• [THE TASK]: Quote every line as given.

-=-=-

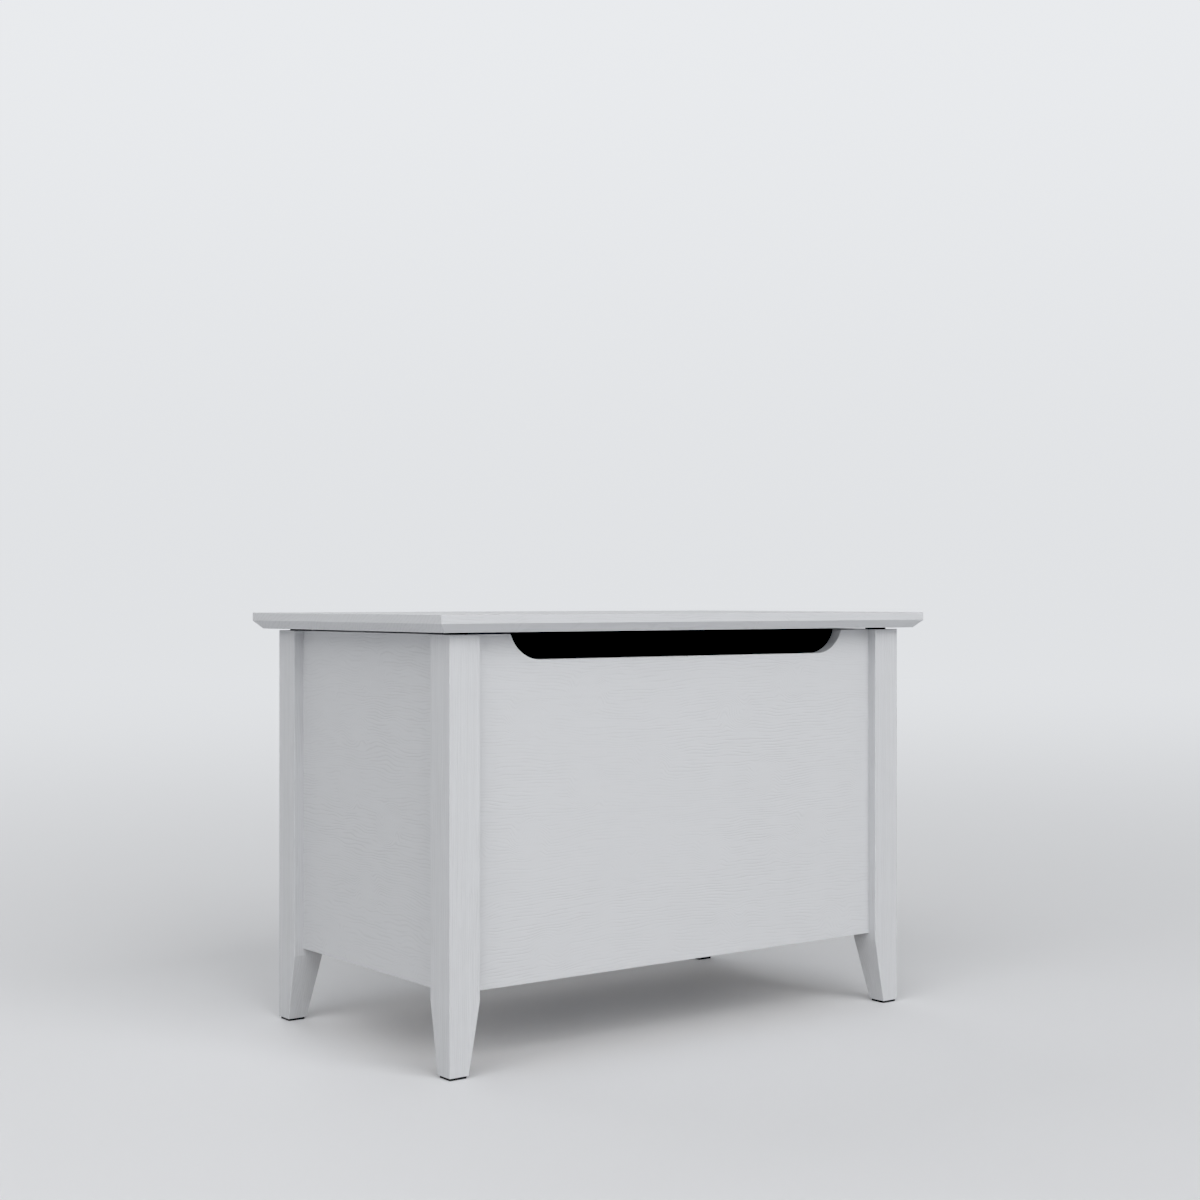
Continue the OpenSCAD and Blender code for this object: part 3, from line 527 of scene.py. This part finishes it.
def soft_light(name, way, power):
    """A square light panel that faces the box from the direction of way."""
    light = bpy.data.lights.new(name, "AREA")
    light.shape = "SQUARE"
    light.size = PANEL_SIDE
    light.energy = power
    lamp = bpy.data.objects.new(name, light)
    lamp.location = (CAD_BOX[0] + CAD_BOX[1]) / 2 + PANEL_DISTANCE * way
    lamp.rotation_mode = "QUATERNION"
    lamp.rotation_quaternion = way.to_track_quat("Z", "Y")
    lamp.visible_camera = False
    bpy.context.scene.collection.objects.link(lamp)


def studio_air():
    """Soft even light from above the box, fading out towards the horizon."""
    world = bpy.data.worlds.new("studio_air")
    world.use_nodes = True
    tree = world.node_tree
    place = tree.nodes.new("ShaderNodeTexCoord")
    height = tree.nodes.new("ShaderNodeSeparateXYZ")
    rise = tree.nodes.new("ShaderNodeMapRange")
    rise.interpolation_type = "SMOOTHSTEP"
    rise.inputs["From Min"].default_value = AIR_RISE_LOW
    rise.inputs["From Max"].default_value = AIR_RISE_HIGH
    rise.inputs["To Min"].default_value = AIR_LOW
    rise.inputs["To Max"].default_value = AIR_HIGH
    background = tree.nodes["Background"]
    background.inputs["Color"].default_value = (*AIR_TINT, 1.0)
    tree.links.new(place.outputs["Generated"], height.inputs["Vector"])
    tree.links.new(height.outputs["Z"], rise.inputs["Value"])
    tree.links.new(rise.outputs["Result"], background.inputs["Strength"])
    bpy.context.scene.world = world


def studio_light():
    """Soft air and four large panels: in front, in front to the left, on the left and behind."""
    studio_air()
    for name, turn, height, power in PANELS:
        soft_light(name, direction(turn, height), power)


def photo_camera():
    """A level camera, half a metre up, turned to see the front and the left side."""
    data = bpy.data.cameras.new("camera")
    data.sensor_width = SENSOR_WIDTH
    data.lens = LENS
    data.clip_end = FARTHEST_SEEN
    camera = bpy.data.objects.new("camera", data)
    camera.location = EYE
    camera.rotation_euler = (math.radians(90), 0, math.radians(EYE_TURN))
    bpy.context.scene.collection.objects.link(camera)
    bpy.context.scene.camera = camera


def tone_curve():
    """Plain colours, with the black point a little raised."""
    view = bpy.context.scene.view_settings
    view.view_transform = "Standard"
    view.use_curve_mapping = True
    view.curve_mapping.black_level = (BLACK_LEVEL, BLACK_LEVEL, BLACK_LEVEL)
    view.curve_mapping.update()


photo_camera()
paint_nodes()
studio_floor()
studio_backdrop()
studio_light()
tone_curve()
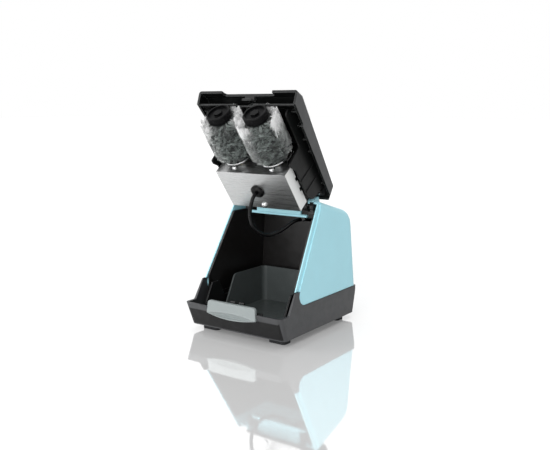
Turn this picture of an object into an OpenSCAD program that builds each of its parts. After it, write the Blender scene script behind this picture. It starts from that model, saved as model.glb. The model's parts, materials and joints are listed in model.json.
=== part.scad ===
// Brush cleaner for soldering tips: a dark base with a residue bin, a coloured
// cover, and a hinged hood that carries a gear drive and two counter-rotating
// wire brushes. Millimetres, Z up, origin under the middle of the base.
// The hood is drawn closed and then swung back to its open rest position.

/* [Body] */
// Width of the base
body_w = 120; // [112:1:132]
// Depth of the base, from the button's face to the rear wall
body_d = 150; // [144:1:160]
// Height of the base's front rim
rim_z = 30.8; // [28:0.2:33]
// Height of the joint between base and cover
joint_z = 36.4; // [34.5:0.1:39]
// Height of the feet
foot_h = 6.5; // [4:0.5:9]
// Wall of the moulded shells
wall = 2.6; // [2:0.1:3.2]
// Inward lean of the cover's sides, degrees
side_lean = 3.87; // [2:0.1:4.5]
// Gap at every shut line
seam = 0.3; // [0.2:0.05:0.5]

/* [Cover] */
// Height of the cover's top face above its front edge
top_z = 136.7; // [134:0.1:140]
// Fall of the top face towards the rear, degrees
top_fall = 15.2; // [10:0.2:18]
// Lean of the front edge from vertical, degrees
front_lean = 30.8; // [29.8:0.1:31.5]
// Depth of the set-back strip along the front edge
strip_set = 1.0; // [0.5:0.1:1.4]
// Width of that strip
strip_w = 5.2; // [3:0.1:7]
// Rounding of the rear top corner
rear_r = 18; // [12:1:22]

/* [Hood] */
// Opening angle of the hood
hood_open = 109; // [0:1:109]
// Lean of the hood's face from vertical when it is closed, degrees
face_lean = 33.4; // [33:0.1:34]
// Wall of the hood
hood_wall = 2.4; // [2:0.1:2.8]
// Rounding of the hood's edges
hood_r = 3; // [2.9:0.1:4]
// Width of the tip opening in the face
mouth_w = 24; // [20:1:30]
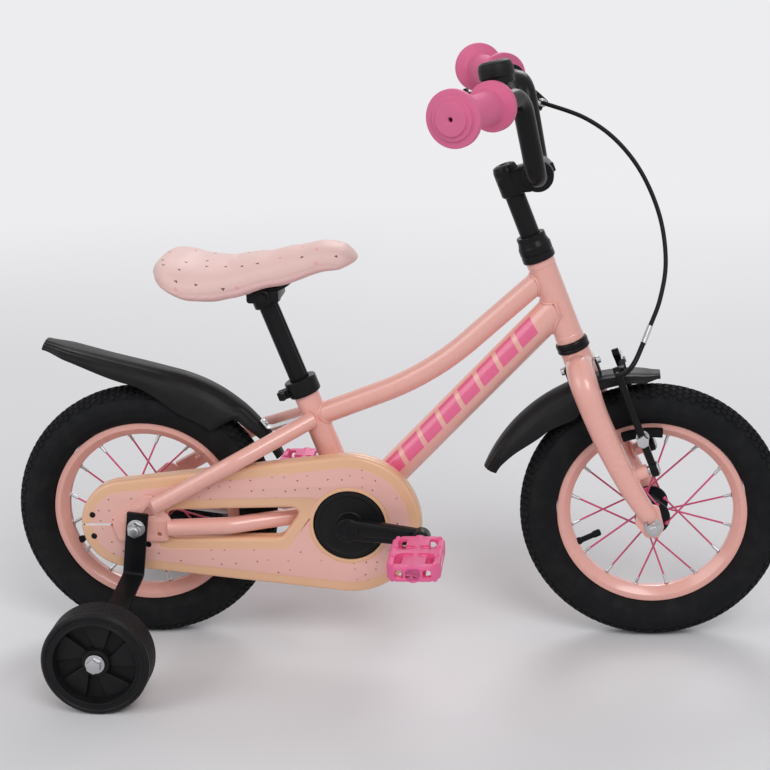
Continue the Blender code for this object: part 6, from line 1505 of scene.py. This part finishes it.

-=-=-

• [RESPONSE]:
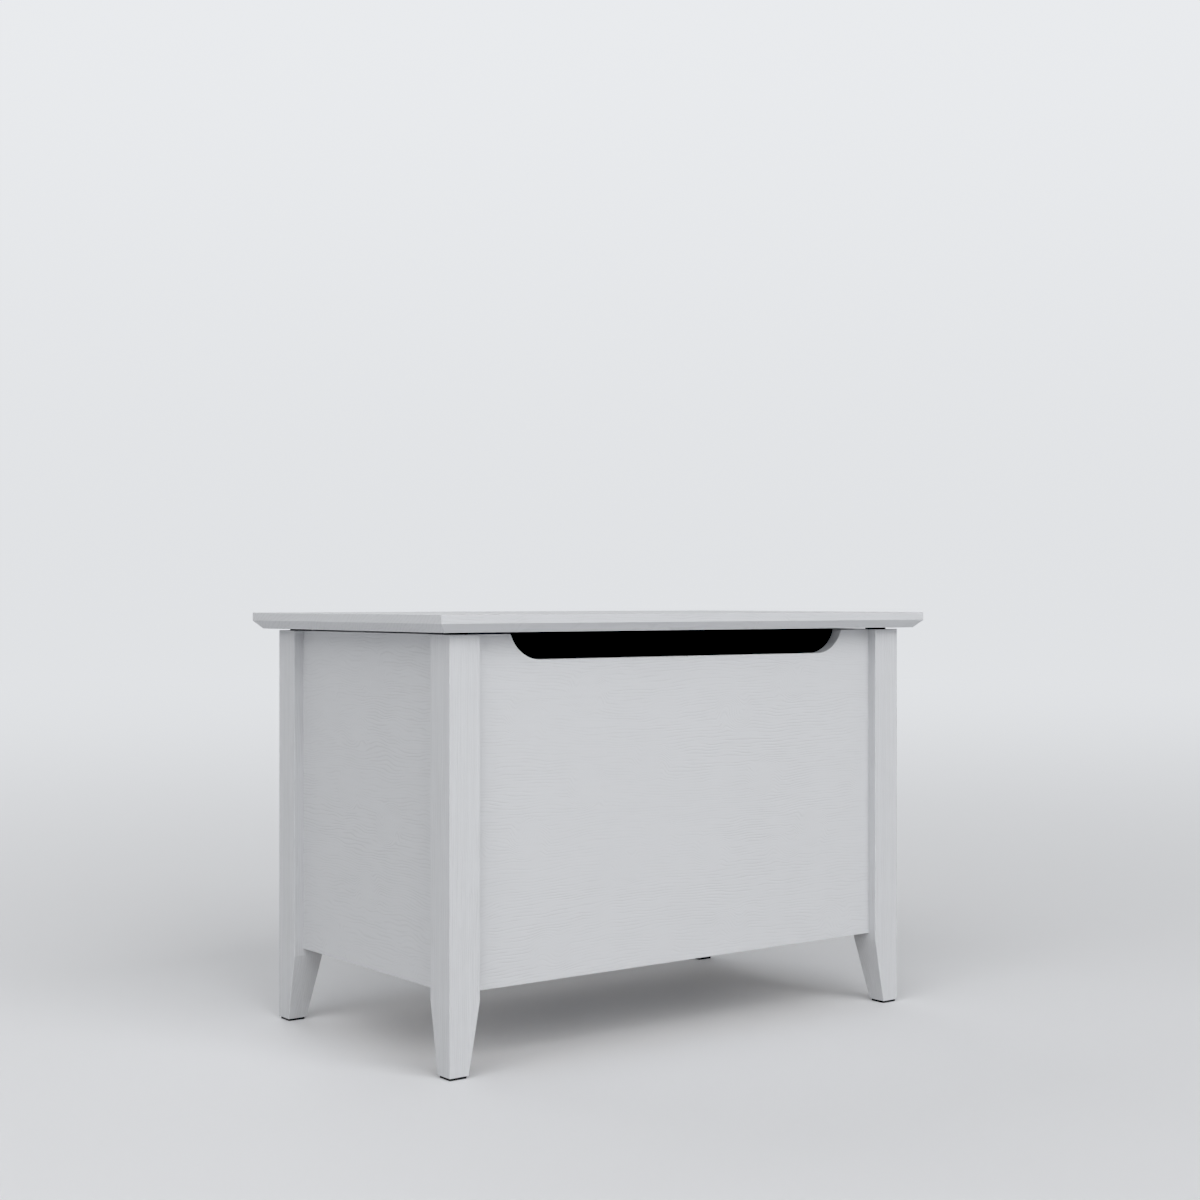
Continue the OpenSCAD and Blender code for this object: part 3, from line 527 of scene.py. This part finishes it.
def soft_light(name, way, power):
    """A square light panel that faces the box from the direction of way."""
    light = bpy.data.lights.new(name, "AREA")
    light.shape = "SQUARE"
    light.size = PANEL_SIDE
    light.energy = power
    lamp = bpy.data.objects.new(name, light)
    lamp.location = (CAD_BOX[0] + CAD_BOX[1]) / 2 + PANEL_DISTANCE * way
    lamp.rotation_mode = "QUATERNION"
    lamp.rotation_quaternion = way.to_track_quat("Z", "Y")
    lamp.visible_camera = False
    bpy.context.scene.collection.objects.link(lamp)


def studio_air():
    """Soft even light from above the box, fading out towards the horizon."""
    world = bpy.data.worlds.new("studio_air")
    world.use_nodes = True
    tree = world.node_tree
    place = tree.nodes.new("ShaderNodeTexCoord")
    height = tree.nodes.new("ShaderNodeSeparateXYZ")
    rise = tree.nodes.new("ShaderNodeMapRange")
    rise.interpolation_type = "SMOOTHSTEP"
    rise.inputs["From Min"].default_value = AIR_RISE_LOW
    rise.inputs["From Max"].default_value = AIR_RISE_HIGH
    rise.inputs["To Min"].default_value = AIR_LOW
    rise.inputs["To Max"].default_value = AIR_HIGH
    background = tree.nodes["Background"]
    background.inputs["Color"].default_value = (*AIR_TINT, 1.0)
    tree.links.new(place.outputs["Generated"], height.inputs["Vector"])
    tree.links.new(height.outputs["Z"], rise.inputs["Value"])
    tree.links.new(rise.outputs["Result"], background.inputs["Strength"])
    bpy.context.scene.world = world


def studio_light():
    """Soft air and four large panels: in front, in front to the left, on the left and behind."""
    studio_air()
    for name, turn, height, power in PANELS:
        soft_light(name, direction(turn, height), power)


def photo_camera():
    """A level camera, half a metre up, turned to see the front and the left side."""
    data = bpy.data.cameras.new("camera")
    data.sensor_width = SENSOR_WIDTH
    data.lens = LENS
    data.clip_end = FARTHEST_SEEN
    camera = bpy.data.objects.new("camera", data)
    camera.location = EYE
    camera.rotation_euler = (math.radians(90), 0, math.radians(EYE_TURN))
    bpy.context.scene.collection.objects.link(camera)
    bpy.context.scene.camera = camera


def tone_curve():
    """Plain colours, with the black point a little raised."""
    view = bpy.context.scene.view_settings
    view.view_transform = "Standard"
    view.use_curve_mapping = True
    view.curve_mapping.black_level = (BLACK_LEVEL, BLACK_LEVEL, BLACK_LEVEL)
    view.curve_mapping.update()


photo_camera()
paint_nodes()
studio_floor()
studio_backdrop()
studio_light()
tone_curve()
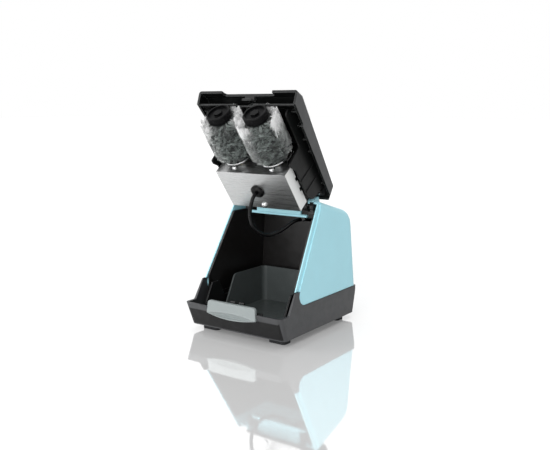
Turn this picture of an object into an OpenSCAD program that builds each of its parts. After it, write the Blender scene script behind this picture. It starts from that model, saved as model.glb. The model's parts, materials and joints are listed in model.json.
=== part.scad ===
// Brush cleaner for soldering tips: a dark base with a residue bin, a coloured
// cover, and a hinged hood that carries a gear drive and two counter-rotating
// wire brushes. Millimetres, Z up, origin under the middle of the base.
// The hood is drawn closed and then swung back to its open rest position.

/* [Body] */
// Width of the base
body_w = 120; // [112:1:132]
// Depth of the base, from the button's face to the rear wall
body_d = 150; // [144:1:160]
// Height of the base's front rim
rim_z = 30.8; // [28:0.2:33]
// Height of the joint between base and cover
joint_z = 36.4; // [34.5:0.1:39]
// Height of the feet
foot_h = 6.5; // [4:0.5:9]
// Wall of the moulded shells
wall = 2.6; // [2:0.1:3.2]
// Inward lean of the cover's sides, degrees
side_lean = 3.87; // [2:0.1:4.5]
// Gap at every shut line
seam = 0.3; // [0.2:0.05:0.5]

/* [Cover] */
// Height of the cover's top face above its front edge
top_z = 136.7; // [134:0.1:140]
// Fall of the top face towards the rear, degrees
top_fall = 15.2; // [10:0.2:18]
// Lean of the front edge from vertical, degrees
front_lean = 30.8; // [29.8:0.1:31.5]
// Depth of the set-back strip along the front edge
strip_set = 1.0; // [0.5:0.1:1.4]
// Width of that strip
strip_w = 5.2; // [3:0.1:7]
// Rounding of the rear top corner
rear_r = 18; // [12:1:22]

/* [Hood] */
// Opening angle of the hood
hood_open = 109; // [0:1:109]
// Lean of the hood's face from vertical when it is closed, degrees
face_lean = 33.4; // [33:0.1:34]
// Wall of the hood
hood_wall = 2.4; // [2:0.1:2.8]
// Rounding of the hood's edges
hood_r = 3; // [2.9:0.1:4]
// Width of the tip opening in the face
mouth_w = 24; // [20:1:30]
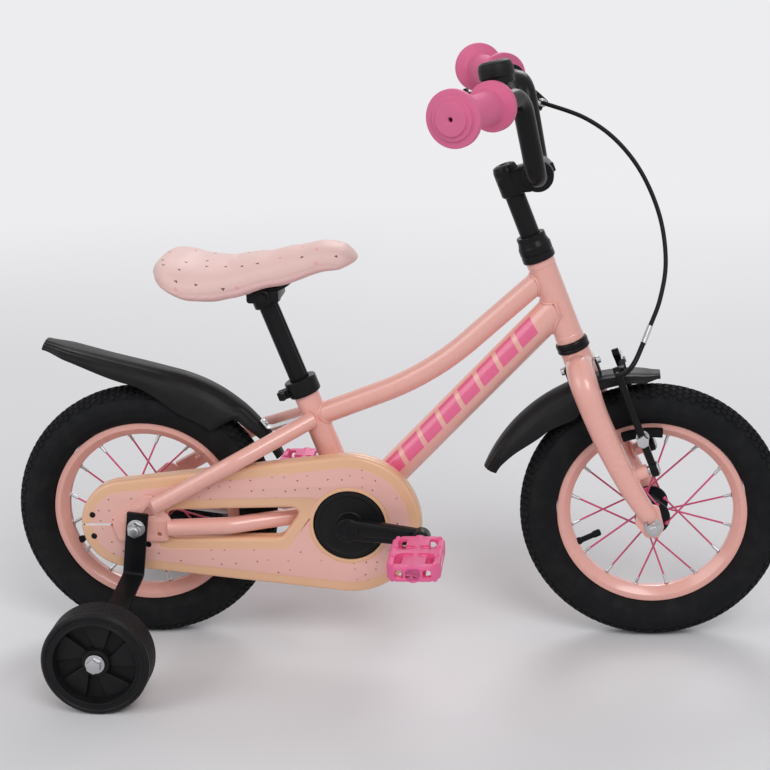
Continue the Blender code for this object: part 6, from line 1505 of scene.py. This part finishes it.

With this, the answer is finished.